Damned if you do and damned if you don’t
Sometimes it must seem that you are damned if you have a pool and damned if you don’t, because there are buyers who see a pool as a huge plus but others who see a pool as an inconvenience. But if you want to invest in a pool make sure it doesn’t take over the entire backyard. And also, be sure to keep the pool maintained since there can be nothing more off-putting for a buyer to be shown a pool full of green algae, mosquito larvae and rotting leaves. One way to enhance the ambiance of your backyard apart from keeping the pool maintained is is to buy some fabulous outdoor furniture so your pool can be part of the trend of blurring the demarcation lines between inside and outside.

The pools that add value and those that don’t:

  • The el-cheapo above ground, pool that’s lined with vinyl and costing from $3,500 upwards is probably not going to add any value to your home.
  • A beautifully landscaped concrete, in-ground pool costing anywhere from $40,000 to $90,000 is more likely to add value, providing it works well and fits the property’s style and design and does not dominate the space. Couples with very young children could pass your home by if it has a pool because of the safety components, but others with older children might be delighted.

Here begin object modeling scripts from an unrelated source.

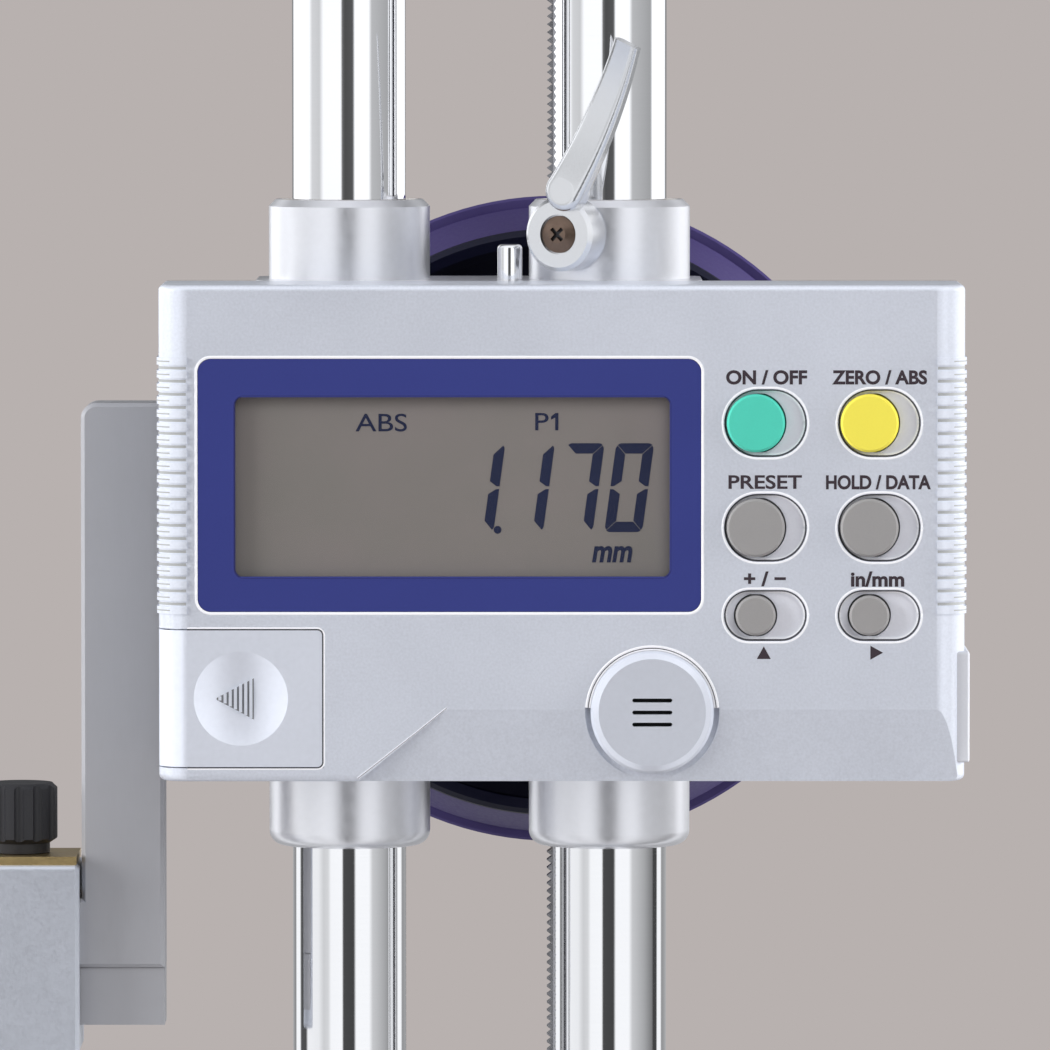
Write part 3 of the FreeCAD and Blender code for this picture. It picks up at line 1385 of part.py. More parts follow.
def make_display():
    """Bezel, lens, liquid crystal panel, circuit board and key switches."""
    bezel = new_body("display_bezel", z=SLIDER_Z)
    step = FACE_Y + D.bezel_thickness
    add(bezel, "XZ_Plane", FACE_Y, step,
        centred(-D.bezel_centre_x, D.bezel_centre_z, D.bezel_width, D.bezel_height,
                D.bezel_corner))
    cut(bezel, "XZ_Plane", FACE_Y, step,
        centred(WINDOW_X, WINDOW_Z, D.window_width, D.window_height, D.window_corner))
    lens = new_body("display_lens", z=SLIDER_Z)
    add(lens, "XZ_Plane", step, INNER_FACE_Y,
        centred(WINDOW_X, WINDOW_Z, LENS_WIDTH, LENS_HEIGHT, D.window_corner))
    panel = new_body("lcd_panel", z=SLIDER_Z)
    margin = D.lcd_margin * 2
    add(panel, "XZ_Plane", INNER_FACE_Y, BOARD_Y,
        centred(WINDOW_X, WINDOW_Z, D.window_width + margin, D.window_height + margin,
                D.window_corner))
    board = new_body("circuit_board", z=SLIDER_Z)
    add(board, "XZ_Plane", BOARD_Y, BOARD_Y + D.board_thickness,
        polygon([(-D.board_left, -D.board_step_z), (-D.board_step_x, -D.board_step_z),
                 (-D.board_step_x, -D.board_bottom), (D.board_right, -D.board_bottom),
                 (D.board_right, D.board_top), (-D.board_left, D.board_top)]))
    switches = new_body("key_switches", z=SLIDER_Z)
    half = D.switch_side / 2
    add(switches, "XZ_Plane", SWITCH_TOP_Y, BOARD_Y,
        *[rectangle(x - half, z - half, x + half, z + half)
          for name, x, z, radius, height in key_spots()])


def make_keys():
    """Round keys, each with a flange that keeps it in and a stem that reaches its switch."""
    for name, x, z, radius, height in key_spots():
        body = new_body(name, x=x, z=SLIDER_Z + z)
        front = FACE_Y - D.key_proud
        flange = INNER_FACE_Y + D.key_rest_gap
        back = flange + D.key_flange_thickness
        end = back + D.key_stem
        edge = D.key_edge
        turn(body, "XY_Plane", polygon([
            (0, front), (radius - edge, front), (radius, front + edge), (radius, flange),
            (radius + D.key_flange, flange), (radius + D.key_flange, back),
            (D.key_stem_radius, back), (D.key_stem_radius, end), (0, end)]))


def make_battery_bay():
    """Coin cell, its contact spring and the lid that slides off to the left."""
    cell = new_body("battery", x=BATTERY_X, z=SLIDER_Z + BATTERY_Z)
    back = WELL_FLOOR_Y - D.contact_thickness
    add(cell, "XZ_Plane", back - D.battery_thickness, back, circle(0, 0, D.battery_radius))
    front = back - D.battery_thickness
    dress(cell, "Chamfer", D.battery_gap, lambda p: near(p.y, front))
    contact = new_body("battery_contact", x=BATTERY_X, z=SLIDER_Z + BATTERY_Z)
    reach, half = D.contact_reach, D.contact_half
    add(contact, "XZ_Plane", back, WELL_FLOOR_Y,
        polygon([(-reach, -half), (reach, -half), (reach, half), (half, half), (half, reach),
                 (-half, reach), (-half, half), (-reach, half)]))

    lid = new_body("battery_cover", x=BATTERY_X, z=SLIDER_Z + BATTERY_Z)
    left = -D.dish_offset
    right = D.lid_width - D.dish_offset
    half = D.lid_height / 2
    add(lid, "XY_Plane", -half, half, rectangle(left, FACE_Y, right, FACE_Y + D.lid_wrap))
    dress(lid, "Fillet", D.housing_corner, lambda p: near(p.y, FACE_Y) and near(p.x, left))
    corner = D.lid_inner_corner
    side, inner = left + D.lid_wall, FACE_Y + D.lid_wall
    end = FACE_Y + D.lid_wrap
    cut(lid, "XY_Plane", -half, half,
        polygon([(right + D.overcut, inner), (side + corner, inner), (side, inner + corner),
                 (side, end + D.overcut), (right + D.overcut, end + D.overcut)]))
    turn(lid, "XY_Plane", lens_segment(D.dish_radius, D.dish_depth, FACE_Y), remove=True)
    floor = FACE_Y + D.dish_depth
    add(lid, "XZ_Plane", floor - D.arrow_rib, floor + D.arrow_root, *arrow_ribs())


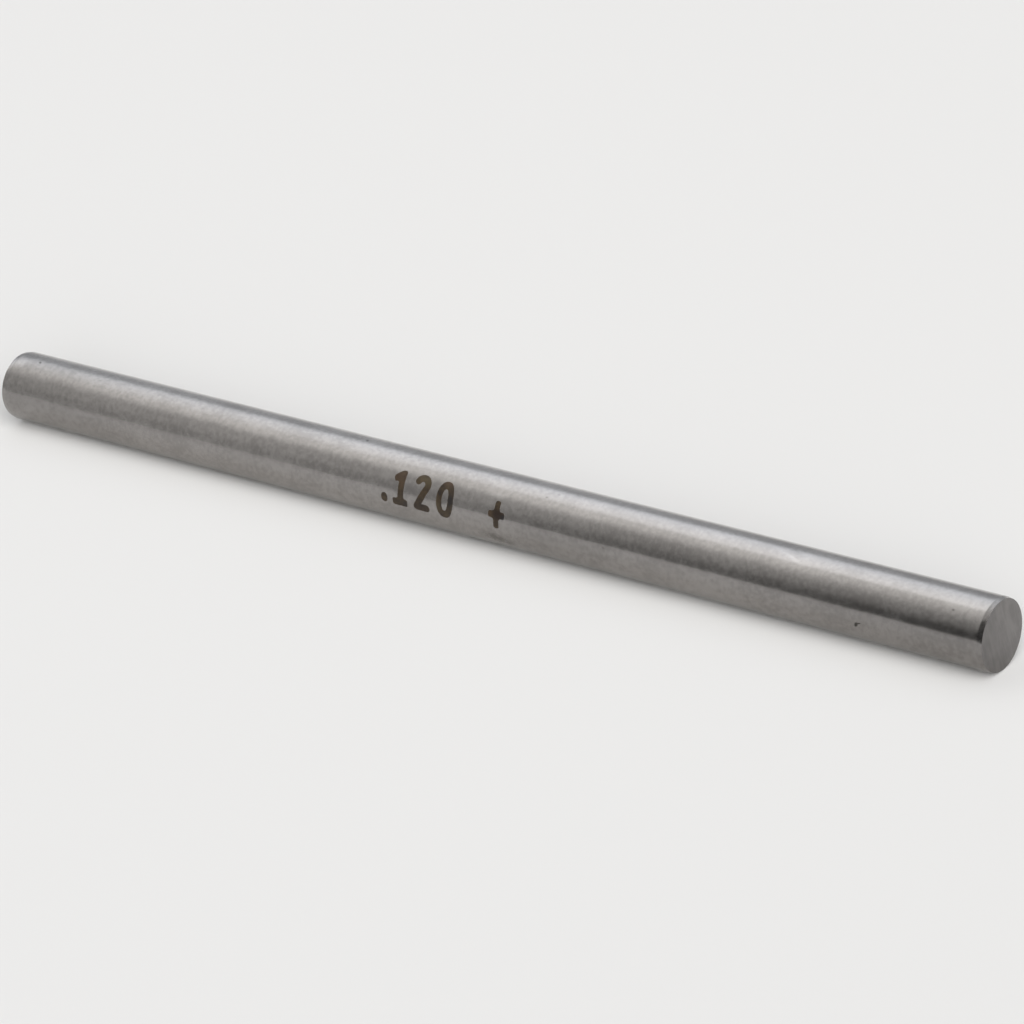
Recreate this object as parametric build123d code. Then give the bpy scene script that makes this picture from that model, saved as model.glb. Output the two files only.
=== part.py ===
from build123d import *

import os

# Plain plug gauge: a straight hardened steel pin that tests the size of a drilled or reamed hole.
# It is one solid cylinder, ground to size from end to end, with square ends. Either end can gauge, so
# both have their sharp corner broken by a shallow lead, which lets the pin enter a hole of its own size.
# The pin lies as it comes to rest: its axis runs along X, it touches the table along one line, and the
# origin is on the table under its middle.

# Driving dimensions: the diameter is 0.120 inch, as the pin is marked, and the length is 2 inches
gauge_diameter = 3.048
gauge_length = 50.8
lead_length = 0.20
lead_depth = 0.04

gauge_radius = gauge_diameter / 2
half_length = gauge_length / 2


def half_section() -> Face:
    """Half of the pin's lengthwise section, from its axis out to the gauging surface."""
    outline = Polyline(
        (-half_length, 0),
        (-half_length, gauge_radius - lead_depth),
        (-half_length + lead_length, gauge_radius),
        (half_length - lead_length, gauge_radius),
        (half_length, gauge_radius - lead_depth),
        (half_length, 0),
        close=True,
    )
    return make_face(outline)


def gauge_pin() -> Part:
    """The section turned once about the pin's axis, and raised to lie on the table."""
    turned = revolve(half_section(), Axis.X)
    return Pos(Z=gauge_radius) * turned


os.makedirs("parts", exist_ok=True)
export_step(gauge_pin(), "parts/gauge_pin.step")
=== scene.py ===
from collections import namedtuple
from math import atan2, cos, pi, radians, sin

import bmesh
import bpy
from mathutils import Matrix, Vector


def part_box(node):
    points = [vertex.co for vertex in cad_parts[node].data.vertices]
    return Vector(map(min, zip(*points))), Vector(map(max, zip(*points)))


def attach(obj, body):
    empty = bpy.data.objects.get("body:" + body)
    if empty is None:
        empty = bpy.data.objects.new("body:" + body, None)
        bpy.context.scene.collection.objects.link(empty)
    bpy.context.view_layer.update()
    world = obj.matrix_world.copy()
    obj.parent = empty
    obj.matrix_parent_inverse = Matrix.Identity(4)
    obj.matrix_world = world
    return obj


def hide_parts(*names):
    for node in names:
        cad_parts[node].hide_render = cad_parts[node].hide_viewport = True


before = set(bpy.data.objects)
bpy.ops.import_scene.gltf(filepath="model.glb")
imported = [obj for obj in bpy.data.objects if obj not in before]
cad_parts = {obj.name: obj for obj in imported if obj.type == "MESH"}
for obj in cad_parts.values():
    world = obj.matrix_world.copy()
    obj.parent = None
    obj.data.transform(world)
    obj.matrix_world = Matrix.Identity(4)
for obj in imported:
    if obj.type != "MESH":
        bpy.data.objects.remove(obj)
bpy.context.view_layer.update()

# Pin gauge: a ground steel pin that lies on a pale table, with its size marked on its side.

MM = 0.001
MICRON = 0.000001

# The pin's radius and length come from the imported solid. Its leads are as long and as deep as the part's.
pin_low, pin_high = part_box("gauge_pin")
pin_radius = (pin_high[1] - pin_low[1]) / 2
half_length = (pin_high[0] - pin_low[0]) / 2
lead_length = 0.20 * MM
lead_depth = 0.04 * MM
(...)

So, definitely consider the following:

  • What style is your pool and does it fit in with your community?
  • What condition is the pool in now and do you keep it maintained?
  • What is the age of your pool? Does it need updating?
  • What about the landscaping? Do you need a revamp?
  • Is it dominating the backyard?
  • Most importantly, does it comply with council regulations regarding safety fences and pumps.

When it all boils down to it, there are no guarantees that investing in a pool will will bring you a return when you sell. At most it could increase the value by a small amount, but it all depends on the points made earlier, so the best advice is to go with what you want. If your pool, or the one you want to install can enhance your lifestyle then that’s worth more than money.